If you have been following the protons thread you can see that linoleic acid, ie corn oil, is a mild mimic of TNFa-/- mice and of Nos2-/- mice. It's obesogenic while preserving insulin sensitivity. Your cardiologist made you fat.

Now, in my last 30 seconds: Why are adipocyte insulin receptor knock out (FIRKO) mice healthy and slim? Well you could ask the Good Dr for some sort of platitude, but, hey, that would be stupid.

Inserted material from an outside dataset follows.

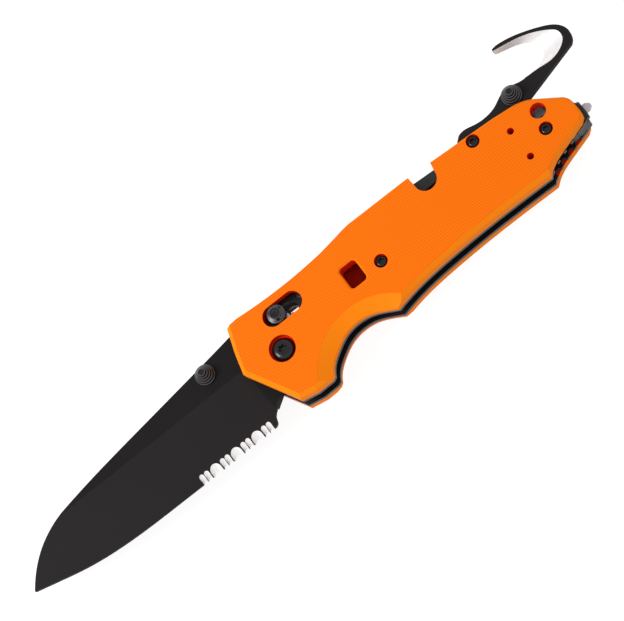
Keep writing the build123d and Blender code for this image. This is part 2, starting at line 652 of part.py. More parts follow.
def lock_knob(tip_z, outward):
    """Thumb knob on one end of the lock bar, turned in rings and dished at its end."""
    with BuildPart() as knob:
        base_z = tip_z - outward * KNOB_LENGTH
        with BuildSketch(Plane(origin=(LOCK_AT[0], LOCK_AT[1], base_z), x_dir=(1, 0, 0),
                               z_dir=(0, -outward, 0))):
            with BuildLine():
                Polyline((0, 0), (LOCK_KNOB_R, 0), (LOCK_KNOB_R, KNOB_LENGTH - 1.5),
                         (LOCK_KNOB_R - 0.45, KNOB_LENGTH - 1.3), (LOCK_KNOB_R - 0.45, KNOB_LENGTH - 0.9),
                         (LOCK_KNOB_R - 0.95, KNOB_LENGTH - 0.7), (LOCK_KNOB_R - 0.95, KNOB_LENGTH - 0.2),
                         (LOCK_KNOB_R - 1.2, KNOB_LENGTH), (LOCK_KNOB_R - 1.8, KNOB_LENGTH),
                         (LOCK_KNOB_R - 2.1, KNOB_LENGTH - 0.4), (0, KNOB_LENGTH - 0.4), close=True)
            make_face()
        revolve(axis=Axis((LOCK_AT[0], LOCK_AT[1], base_z), (0, 0, 1)))
        with BuildSketch(level(tip_z)):
            with Locations(LOCK_AT):
                with PolarLocations(LOCK_KNOB_R - 0.5, KNOB_NOTCHES, 20):
                    Circle(0.55)
        extrude(amount=-outward * 1.0, mode=Mode.SUBTRACT)
    return knob


lock_knob_front = lock_knob(TOP_Z + LOCK_KNOB_PROUD, 1)
lock_knob_front.part.label = "lock_knob_front"
lock_knob_rear = lock_knob(-LOCK_KNOB_PROUD, -1)
lock_knob_rear.part.label = "lock_knob_rear"

SPRING_WIRE_R = 0.3
SPRING_LIFT = 0.6


def lock_spring(middle_z):
    """Bent wire spring that pushes the lock bar back onto the tang, lying in one scale's relief."""
    beside_bar = LOCK_AT[0] + LOCK_BAR_R + MOVING_GAP + SPRING_WIRE_R
    far_end = RELIEF_AT[0] + RELIEF_SIZE[0] / 2 - 1.0
    low = RELIEF_AT[1] - RELIEF_SIZE[1] / 2 + 0.6
    high = RELIEF_AT[1] + RELIEF_SIZE[1] / 2 - 0.6
    with BuildPart() as spring:
        with BuildLine(level(middle_z)) as wire:
            FilletPolyline((beside_bar, high - 1.5), (beside_bar, low), (far_end, low), (far_end, high),
                           (far_end - 6.0, high), radius=1.2)
        with BuildSketch(Plane(origin=wire.line @ 0, z_dir=wire.line % 0)):
            Circle(SPRING_WIRE_R)
        sweep()
    return spring


lock_spring_front = lock_spring(FRONT_SCALE_Z + SPRING_LIFT)
lock_spring_front.part.label = "lock_spring_front"
lock_spring_rear = lock_spring(REAR_SCALE_T - SPRING_LIFT)
lock_spring_rear.part.label = "lock_spring_rear"

# ======================================================================================
# Strap-cutter hook
# ======================================================================================
with BuildPart() as hook_bevel:
    with BuildSketch(level(HOOK_TOP_Z)):
        add(hook_space_near.sketch)
    with BuildSketch(level(HOOK_Z)):
        add(hook_space_far.sketch)
    loft()

with BuildPart() as hook:
    with BuildSketch(level(HOOK_Z)):
        add(hook_profile.sketch)
        with Locations(HOOK_AT):
            Circle(HOOK_POST_R + FIT_GAP, mode=Mode.SUBTRACT)
        with Locations(HOOK_STUD_AT):
            Circle(STUD_SHANK_R + FIT_GAP, mode=Mode.SUBTRACT)
    extrude(amount=HOOK_T)
    add(hook_bevel.part, mode=Mode.SUBTRACT)
hook.part.label = "hook"

hook_stud = thumb_stud(HOOK_STUD_AT, HOOK_TOP_Z, 1, HOOK_T - FIT_GAP)
hook_stud.part.label = "hook_stud"

with BuildPart() as hook_post:
    with BuildSketch(level(FRONT_SCALE_Z)):
        with Locations(HOOK_AT):
            Circle(HOOK_POST_R)
            Circle(SCREW_R + FIT_GAP, mode=Mode.SUBTRACT)
    extrude(amount=POCKET_T)
hook_post.part.label = "hook_post"

with BuildPart() as hook_washer:
    with BuildSketch(level(FRONT_SCALE_Z)):
        with Locations(HOOK_AT):
            Circle(HOOK_ROOT_R - 1.9)
            Circle(HOOK_POST_R + FIT_GAP, mode=Mode.SUBTRACT)
    extrude(amount=HOOK_GAP)
hook_washer.part.label = "hook_washer"

with BuildPart() as hook_detent_ball:
    with Locations((BALL_AT[0], BALL_AT[1], FRONT_SCALE_Z + BALL_LIFT - BALL_R)):
        Sphere(BALL_R)
hook_detent_ball.part.label = "hook_detent_ball"

# ======================================================================================
# Fasteners
# ======================================================================================
PIVOT_SOCKET_R = 1.3
SCREW_SOCKET_R = 1.0
SCREW_HEAD_T = 1.3
PIVOT_HEAD_T = 1.7
CLIP_HEAD_T = 1.0
HEAD_WALL_T = 0.35
SOCKET_DEPTH_SHARE = 0.65


# Head radius, head thickness, socket radius and shank radius of each kind of screw.
PIVOT_SCREW = (PIVOT_HEAD_R, PIVOT_HEAD_T, PIVOT_SOCKET_R, PIVOT_SCREW_R)
SMALL_SCREW = (SCREW_HEAD_R, SCREW_HEAD_T, SCREW_SOCKET_R, SCREW_R)
CLIP_SCREW = (SCREW_HEAD_R, CLIP_HEAD_T, SCREW_SOCKET_R, SCREW_R)


def button_screw(centre, seat_z, outward, kind, shank_length):
    """Domed button-head screw with a six-lobed socket, its shank running inwards from the seat."""
    head_r, head_t, socket_r, shank_r = kind
    flat_r = socket_r + 0.15
    shoulder = (flat_r + 0.68 * (head_r - flat_r), head_t - 0.34 * (head_t - HEAD_WALL_T))
    with BuildPart() as screw:
        with BuildSketch(Plane(origin=(centre[0], centre[1], seat_z), x_dir=(1, 0, 0),
                               z_dir=(0, -outward, 0))):
            with BuildLine():
                dome = ThreePointArc((flat_r, head_t), shoulder, (head_r, HEAD_WALL_T))
                Polyline(dome @ 1, (head_r, 0), (0, 0), (0, head_t), dome @ 0)
            make_face()
        revolve(axis=Axis((centre[0], centre[1], seat_z), (0, 0, 1)))
        with BuildSketch(level(seat_z + outward * head_t)):
            add(lobed_socket(centre, socket_r))
        extrude(amount=-outward * SOCKET_DEPTH_SHARE * head_t, mode=Mode.SUBTRACT)
        with BuildSketch(level(seat_z)):
            with Locations(centre):
                Circle(shank_r)
        extrude(amount=-outward * shank_length)
    return screw


pivot_screw_front = button_screw((0, 0), TOP_Z - PIVOT_RECESS_DEPTH, 1, PIVOT_SCREW, 5.5)
pivot_screw_front.part.label = "pivot_screw_front"
pivot_screw_rear = button_screw((0, 0), PIVOT_RECESS_DEPTH, -1, PIVOT_SCREW, 4.7)
pivot_screw_rear.part.label = "pivot_screw_rear"

front_seat = TOP_Z - SCREW_RECESS_DEPTH
rear_seat = SCREW_RECESS_DEPTH
liner_reach_front = front_seat - FRONT_LINER_Z - 0.1
liner_reach_rear = CHANNEL_Z - rear_seat - 0.1
SPACER_REACH = 1.7

front_screws = [
    button_screw(LINER_SCREW_AT, front_seat, 1, SMALL_SCREW, liner_reach_front),
    button_screw(BUTT_SCREW_AT, front_seat, 1, SMALL_SCREW, liner_reach_front + SPACER_REACH),
]
with BuildPart() as front_scale_screws:
    for screw in front_screws:
        add(screw.part)
front_scale_screws.part.label = "front_scale_screws"

rear_screws = [
    button_screw(LINER_SCREW_AT, rear_seat, -1, SMALL_SCREW, liner_reach_rear),
    button_screw(BUTT_SCREW_AT, rear_seat, -1, SMALL_SCREW, liner_reach_rear + SPACER_REACH),
    button_screw(HOOK_AT, rear_seat, -1, SMALL_SCREW, liner_reach_rear + SPACER_REACH),
]
with BuildPart() as rear_scale_screws:
    for screw in rear_screws:
        add(screw.part)
rear_scale_screws.part.label = "rear_scale_screws"

hook_pivot_screw = button_screw(HOOK_AT, front_seat, 1, SMALL_SCREW, liner_reach_front + SPACER_REACH)
hook_pivot_screw.part.label = "hook_pivot_screw"

with BuildPart() as spine_pin:
    with BuildSketch(level(REAR_LINER_Z)):
        with Locations(SPINE_SCREW_AT):
            Circle(SCREW_R)
    extrude(amount=FRONT_SCALE_Z - REAR_LINER_Z)
spine_pin.part.label = "spine_pin"

# ======================================================================================
# Pocket clip
# ======================================================================================
clip_middle_y = (CLIP_HOLE_YS[0] + CLIP_HOLE_YS[1]) / 2
clip_pad_w = CLIP_HOLE_YS[0] - CLIP_HOLE_YS[1] + 2 * 3.0
CLIP_PAD_L = 9.0
with BuildPart() as pocket_clip:
    with BuildSketch(level(0)):
        with Locations((CLIP_X, clip_middle_y)):
            RectangleRounded(CLIP_PAD_L, clip_pad_w, 2.5)
        with Locations((CLIP_X - CLIP_PAD_L, clip_middle_y)):
            Rectangle(CLIP_PAD_L, CLIP_W)
        with Locations([(CLIP_X, y) for y in CLIP_HOLE_YS]):
            Circle(CLIP_HOLE_R, mode=Mode.SUBTRACT)
    extrude(amount=-CLIP_T)
    arm_start = CLIP_X - CLIP_PAD_L
    arm_end = CLIP_X - CLIP_LENGTH
    with BuildSketch(Plane(origin=(0, clip_middle_y, 0), x_dir=(1, 0, 0), z_dir=(0, -1, 0))):
        with BuildLine():
            arm_top = Polyline((arm_start, 0), (arm_start - 3.0, -CLIP_SPACE),
                               (arm_end + 9.0, -CLIP_SPACE * 0.7),
                               (arm_end + 5.0, -MOVING_GAP), (arm_end + 3.5, -MOVING_GAP),
                               (arm_end, -CLIP_BUMP))
            Polyline(arm_top @ 1, (arm_end + 0.3, -CLIP_BUMP - CLIP_T),
                     (arm_end + 3.5, -MOVING_GAP - CLIP_T),
                     (arm_end + 5.0, -MOVING_GAP - CLIP_T), (arm_end + 9.0, -CLIP_SPACE * 0.7 - CLIP_T),
                     (arm_start - 3.0, -CLIP_SPACE - CLIP_T), (arm_start + 0.2, -CLIP_T), arm_top @ 0)
        make_face()
    extrude(amount=CLIP_W / 2, both=True)
    fillet(pocket_clip.edges().filter_by(Axis.Z).sort_by(Axis.X)[:2], 2.0)
pocket_clip.part.label = "pocket_clip"

clip_screw_parts = [
    button_screw((CLIP_X, y), -CLIP_T, -1, CLIP_SCREW, REAR_SCALE_T) for y in CLIP_HOLE_YS
]
with BuildPart() as clip_screws:
    for screw in clip_screw_parts:
        add(screw.part)
clip_screws.part.label = "clip_screws"

# ======================================================================================
# Export, with the origin under the middle of the knife
# ======================================================================================
pieces = [
    front_scale, rear_scale, front_liner, rear_liner, butt_spacer, spine_spacer, pivot_pin, stop_pins,
    washer_front, washer_rear, breaker_collar, breaker_tip, blade, blade_stud_front, blade_stud_rear,
    lock_bar, lock_knob_front, lock_knob_rear, lock_spring_front, lock_spring_rear, hook, hook_stud,
    hook_post, hook_washer, hook_detent_ball, pivot_screw_front, pivot_screw_rear, front_scale_screws,
    rear_scale_screws, hook_pivot_screw, spine_pin, pocket_clip, clip_screws,
]
boxes = [piece.part.bounding_box() for piece in pieces]
low_x = min(box.min.X for box in boxes)
high_x = max(box.max.X for box in boxes)
low_y = min(box.min.Y for box in boxes)
high_y = max(box.max.Y for box in boxes)
low_z = min(box.min.Z for box in boxes)
shift = Vector(-(low_x + high_x) / 2, -(low_y + high_y) / 2, -low_z)
print("size", high_x - low_x, high_y - low_y, max(box.max.Z for box in boxes) - low_z)
print("blade pivot", shift, "lock", shift + Vector(*LOCK_AT), "hook pivot", shift + Vector(*HOOK_AT))

os.makedirs("parts", exist_ok=True)
for piece in pieces:
    name = piece.part.label
    piece.part.locate(Location(shift) * piece.part.location)
    piece.part.label = name
    export_step(piece.part, f"parts/{name}.step")
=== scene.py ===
# %% [markdown]
# # A folding rigging knife, finished in Blender
#
# The knife comes in as a frame of CAD parts at their real size. Here each part gets the finish
# that the real one has: a ridged orange laminate, a matt black blade with bare ground teeth,
# turned studs and glossy screws. Every length is in metres, in the frame of the CAD.

# %% Load the knife
import json
import math

import bpy
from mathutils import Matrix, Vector


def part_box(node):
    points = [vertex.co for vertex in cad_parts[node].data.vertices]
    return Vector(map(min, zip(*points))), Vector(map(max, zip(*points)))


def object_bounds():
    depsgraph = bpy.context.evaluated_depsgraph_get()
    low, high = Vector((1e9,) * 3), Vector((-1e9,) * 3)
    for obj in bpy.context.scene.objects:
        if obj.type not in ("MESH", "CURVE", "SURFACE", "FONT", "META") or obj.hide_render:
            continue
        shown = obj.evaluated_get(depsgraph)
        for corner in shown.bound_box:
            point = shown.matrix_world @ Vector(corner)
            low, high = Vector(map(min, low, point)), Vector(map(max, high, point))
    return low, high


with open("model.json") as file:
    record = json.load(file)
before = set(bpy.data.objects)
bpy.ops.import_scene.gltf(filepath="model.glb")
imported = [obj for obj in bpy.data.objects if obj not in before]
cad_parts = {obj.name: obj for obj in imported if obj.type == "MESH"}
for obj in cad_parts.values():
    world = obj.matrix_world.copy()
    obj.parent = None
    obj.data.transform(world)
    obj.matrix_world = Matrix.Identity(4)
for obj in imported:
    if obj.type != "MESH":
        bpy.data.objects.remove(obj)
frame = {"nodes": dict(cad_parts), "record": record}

cad_box = [list(corner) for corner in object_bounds()]
nodes = frame["nodes"]
print("pieces in the frame:", len(nodes), "box:", cad_box)

# %% The blade's pivot, which other places are measured from
MM = 0.001
joints = {joint["name"]: joint for joint in frame["record"]["behaviour"]["joints"]}
pivot = Vector(joints["blade_pivot"]["pos_m"])
print("blade pivot at", [round(value / MM, 2) for value in pivot], "mm")

# %% [markdown]
# ## Shader groups
#
# An effect that several finishes share is built once as a node group, with its settings as
# inputs, and placed in each material with its own values. The same nodes could be copied into
# every material, but then a change has to be made in each of them.

# %% Helpers for shader groups
def add_node(tree, kind, **settings):
    """A node of this kind, with attributes set by name."""
    node = tree.nodes.new(kind)
    for name, value in settings.items():
        setattr(node, name, value)
    return node


def object_place(tree):
    """The socket that gives Object coordinates."""
    return add_node(tree, "ShaderNodeTexCoord").outputs["Object"]


def axes_of(tree, vector):
    """The x, y and z sockets of a vector socket."""
    split = add_node(tree, "ShaderNodeSeparateXYZ")
    tree.links.new(vector, split.inputs[0])
    return split.outputs["X"], split.outputs["Y"], split.outputs["Z"]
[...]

No. Adipocytes control whole body insulin sensitivity. They see no insulin if they have had their insulin receptors knocked out. They sport minimal (zero?) GLUT4s on their surface. What fat they contain has been accumulated without the assistance of insulin. I think it is reasonable to assume they have some GLUT1s on their surface. Any glucose taken up will be available for lipid synthesis but, without insulin's action, there will be no insulin induced SCD1 desaturase activity. So palmitate it is and, in the absence of insulin's action, this will be freely released and should signal whole body insulin resistance. But it doesn't. It does exactly the same as the palmitic acid does in SCD1 knockout mice. Peroxisiomes. FIRKO mice eat more, weigh less and (probably) generate more heat than WT mice do. They are insulin sensitive everywhere except for their adipocytes. They behave exactly as SCD1-/- mice do but get there by a rather indirect route. Excess palmitate is burned in peroxisomes and the C8 end product in mitochondria.

Life is, in the end, logical. Having the correct tools helps. It must be awful to be wallowing in the mire of the Reward hypothesis.